To support his argument that we “need to run deficits to support employment in bad times”, Paul Krugman has repeatedly pointed to what he calls “the great mistake of 1937, when F.D.R. prematurely slashed spending, sending the U.S. economy — which had actually been recovering fairly fast until that point — into the second leg of the Great Depression.”
On his blog last month, he complained that “the public doesn’t ‘get’ macroeconomics” since there is a widely held view that the government should cut spending.” He then pointed out how the public by a strong majority in 1936 wanted the government to balance the budget. “And guess what”, Krugman remarked: “FDR went along with public opinion, scaled back stimulus, and plunged the nation back into recession — with devastating consequences in the 1938 midterm election.”
In his regular column a couple days later, he repeated that “it’s very hard to communicate even the most basic truths of macroeconomics, like the need to run deficits to support employment in bad times.” Then he repeated:
Consider what happened in 1936. F.D.R. had just won a smashing re-election victory, largely because of the success of his deficit-spending policies. It’s often forgotten now, but his first term was marked by rapid economic recovery and sharply falling unemployment. But the public remained wedded to economic orthodoxy: by a more than 2-to-1 majority, voters surveyed by Gallup just after the election called for a balanced budget. And F.D.R., unfortunately, listened; his attempt to balance the budget soon plunged America back into recession.
But as I’ve previously pointed out:
The trouble is that this argument makes no sense whatsoever. Just for starters, while it is true that spending in ’37 was less than in ’36, it was still more than in every year prior to that, when the supposed recovery was underway. And the economy rebounded in 1938. But spending was even lower that year. The story doesn’t get much better if looking at the deficit rather than total spending, since the deficit was reduced dramatically in 1938, largely due to increased tax revenues [as opposed to spending cuts alone]. Here’s a chart of government receipts and outlays:
Roosevelt never did do what the public wanted, but ran a deficit every single year of his presidency. Well, deficit spending obviously didn’t do the trick. Krugman argues that this is because government just wasn’t spending enough. But, again, the government was spending even less in previous years while what Krugman calls a “recovery” was going on, and, again, the economy rebounded in 1938, when spending was even lower and the deficit even less than in 1937.
So what really caused the economy to slump in 1937? Just as the Fed’s monetary inflation caused the dot-com and then the housing bubbles, it was an increase in the money supply that fueled an unsustainable boom masquerading as what Krugman considered “economic recovery” (just as he considered it a good idea to print money to push down interest rates to fuel the housing bubble).
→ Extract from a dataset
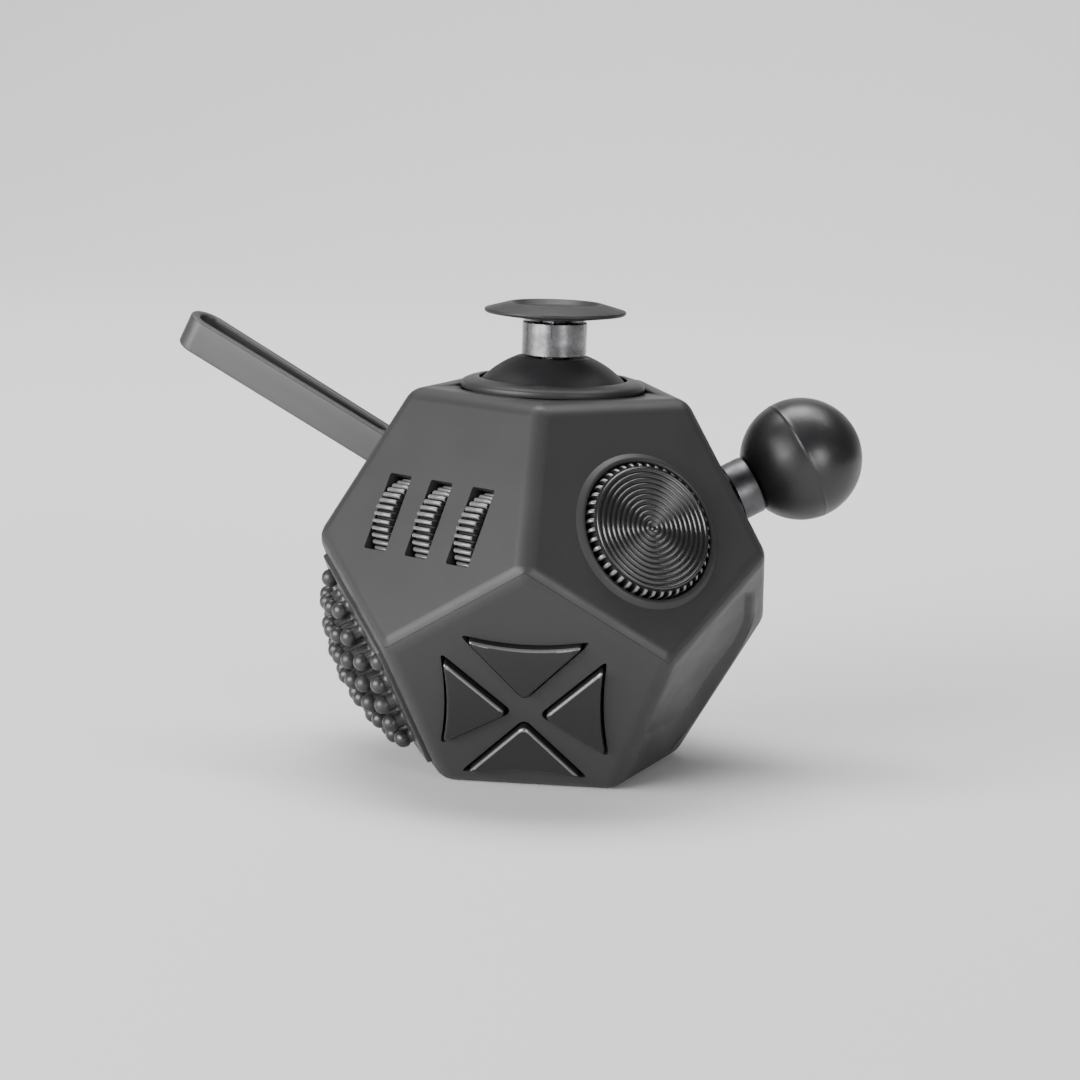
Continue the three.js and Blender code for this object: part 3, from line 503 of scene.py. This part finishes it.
# ---------------------------------------------------------------- swinging arm
def swing_arm():
    pivot, tip_at, half, wall, root_solid = -3.4, 33.3, 2.3, 1.3, 8.4

    def outline(inset, z_low, steps=20):
        """A long loop, round at both ends and a little wider at the tip."""
        points = []
        for radius, middle, start in ((2.3 - inset, z_low, math.pi), (3.0 - inset, tip_at, 0)):
            for k in range(steps + 1):
                a = start + math.pi * k / steps
                points.append((radius * math.cos(a), middle + radius * math.sin(a)))
        return points

    lean = Matrix.Rotation(math.radians(4), 4, "Y") @ Matrix.Rotation(math.pi / 2, 4, "X")
    stand = Matrix.Translation((*ARM_AT, pivot)) @ lean @ Matrix.Translation((0, -pivot, 0))
    arm = prism("arm_loop", "arm", outline(0, pivot), -half, half, stand)
    for cut in (outline(wall, pivot + root_solid), circle(1.2, 32, (0, pivot))):
        boolean(arm, prism("arm_cut", "arm", cut, -half - 1, half + 1, stand), "DIFFERENCE")
    bevel(arm, 0.35, 3)
    dress(weigh_normals(smooth(arm, 30)), "arm", "soft_touch_shell", "arm_lever", look=ARM_LOOK)


# ---------------------------------------------------------------- rocker and slider
def rocker():
    lip = prism("rocker_surround", "rocker", rectangle(-9, 9, -6.2, 6.2, 1.2), 0.3, 0.9)
    sleeve = prism("rocker_sleeve", "rocker", rectangle(-8, 8, -5.3, 5.3), -3.4, 0.5)
    window = prism("rocker_window", "rocker", rectangle(-6.5, 6.5, -4, 4, 0.4), -9, 9)
    boolean(lip, sleeve, "UNION")
    boolean(lip, window, "DIFFERENCE")
    bevel(lip, 0.15, 2)
    dress(smooth(lip, 30), "case", "gloss_black", "rocker_frame")
    side = [(-3.1, 1.9), (-3.4, -1.0), (-1.6, -3.2), (1.6, -3.2), (3.4, -1.0), (3.1, 1.9),
            (2, 1.52), (1, 1.22), (0, 1.1), (-1, 1.22), (-2, 1.52)]
    across = Matrix.Rotation(math.pi / 2, 4, "Z") @ Matrix.Rotation(math.pi / 2, 4, "X")
    key = prism("rocker_key", "rocker", side, -6.2, 6.2, across)
    pin = Matrix.Translation((0, 0, -1.2)) @ ALONG_X
    boolean(key, prism("rocker_bore", "rocker", circle(1.1, 24), -8, 8, pin), "DIFFERENCE")
    bevel(key, 0.3, 3)
    dress(smooth(key, 30), "rocker", "black_rubber", "rocker")


def slider():
    knob = prism("slider_grip", "slider", rectangle(-3.2, 3.2, -3, 3, 0.6), -0.4, 1.6)
    for x in range(-2, 3):
        outline = rectangle(x - 0.25, x + 0.25, -2.4, 2.4, 0.2)
        boolean(knob, prism("slider_ridge", "slider", outline, 1, 2.15), "UNION")
    boolean(knob, prism("slider_neck", "slider", rectangle(-2, 2, -1.2, 1.2), -4.4, 0), "UNION")
    bevel(knob, 0.12, 2)
    dress(smooth(knob, 30), "slider", "gloss_black", "slider_knob")


# ---------------------------------------------------------------- push buttons
# Each button's two outer corners, its inner corner, and how far its outer side bows inward.
BUTTONS = {
    "top": (((7.4, 8.5), (-7.5, 8.6)), (-0.3, -0.5), 0.85),
    "left": (((-10.5, 5), (-10.9, -8.4)), (-2.5, -3), 0.45),
    "bottom": (((-8, -13.3), (6.9, -13.2)), (-0.4, -4.8), 0.85),
    "right": (((10, -9), (9.8, 5)), (2.1, -3.3), 0.45),
}
BUTTON_CLEARANCE = 0.45
BUTTON_ROUND = 1.1
CLOSEST = 0.02  # outline points nearer than this are merged


def quadratic(a, control, b, steps):
    """Points on a Bezier curve with one control point."""
    return [a * (1 - t) ** 2 + control * 2 * t * (1 - t) + b * t * t
            for t in (k / steps for k in range(steps + 1))]


def button_outline(ends, apex, sag, grow, steps=8):
    """A triangle with round corners and one bowed side, every side moved out by grow."""
    a, b, c = Vector(ends[0]), Vector(ends[1]), Vector(apex)
    sides = ((b - c).length, (a - c).length, (a - b).length)
    total = sum(sides)
    middle = (a * sides[0] + b * sides[1] + c * sides[2]) / total
    area = abs((b - a).x * (c - a).y - (c - a).x * (b - a).y) / 2
    scale = 1 + grow * total / (2 * area)
    a, b, c = (middle + (p - middle) * scale for p in (a, b, c))
    centre = (a + b) / 2
    hollow = centre + (c - centre).normalized() * 2 * sag * scale
    r = BUTTON_ROUND * scale

    def towards(p, q):
        return p + (q - p).normalized() * r

    points = quadratic(towards(a, hollow), hollow, towards(b, hollow), 20)
    points += quadratic(towards(b, hollow), b, towards(b, c), steps)
    points += quadratic(towards(c, b), c, towards(c, a), steps)
    points += quadratic(towards(a, c), a, towards(a, hollow), steps)
    kept = []
    for p in points:
        if not kept or (p - kept[-1]).length > CLOSEST:
            kept.append(p)
    if (kept[0] - kept[-1]).length < CLOSEST:
        kept.pop()
    return [(p.x, p.y) for p in kept]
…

Keep in mind also that Krugman is arguing that we need more government spending to fight unemployment. Consider what Hoover’s Treasury Secretary Andrew Mellon had to say about unemployment in 1931:
In this country, there has been a concerted and determined effort on the part of both government and business not only to prevent any reduction in wages but to keep the maximum number of men employed, and thereby to increase consumption.
Now, let’s see what Paul Krugman has written about the consequences of government price fixing the price of wages above where they would otherwise be if determined by the market and supply and demand:
So what are the effects of increasing minimum wages? Any Econ 101 student can tell you the answer: The higher wage reduces the quantity of labor demanded, and hence leads to unemployment.
Here’s what Krugman has written in two different economic textbooks about it:
This is what happens when there is a price floor on the wage rate paid for an hour of labor, the minimum wage: when the minimum wage is above the equilibrium wage rate, some people who are willing to work — that is, sell labor — cannot find buyers — that is, employers — willing to give them jobs.
And yet, instead of advocating for eliminating minimum wage laws, Krugman advocates for increasing the federal minimum wage and at the same time increasing government spending, citing the “mistake” of 1937 as supposed support for his position. Getting back to that, here’s what Roosevelt’s Treasury Secretary Henry Morgenthau had to say about it in 1939:
We have tried spending money. We are spending more than we have ever spent before and it does not work…. I say after eight years of this Administration we have just as much unemployment as when we started…. And an enormous debt to boot!
Perhaps Roosevelt should have actually tried doing what the public wanted and balancing the budget, instead of doing what Krugman advocates and running a deficit every year.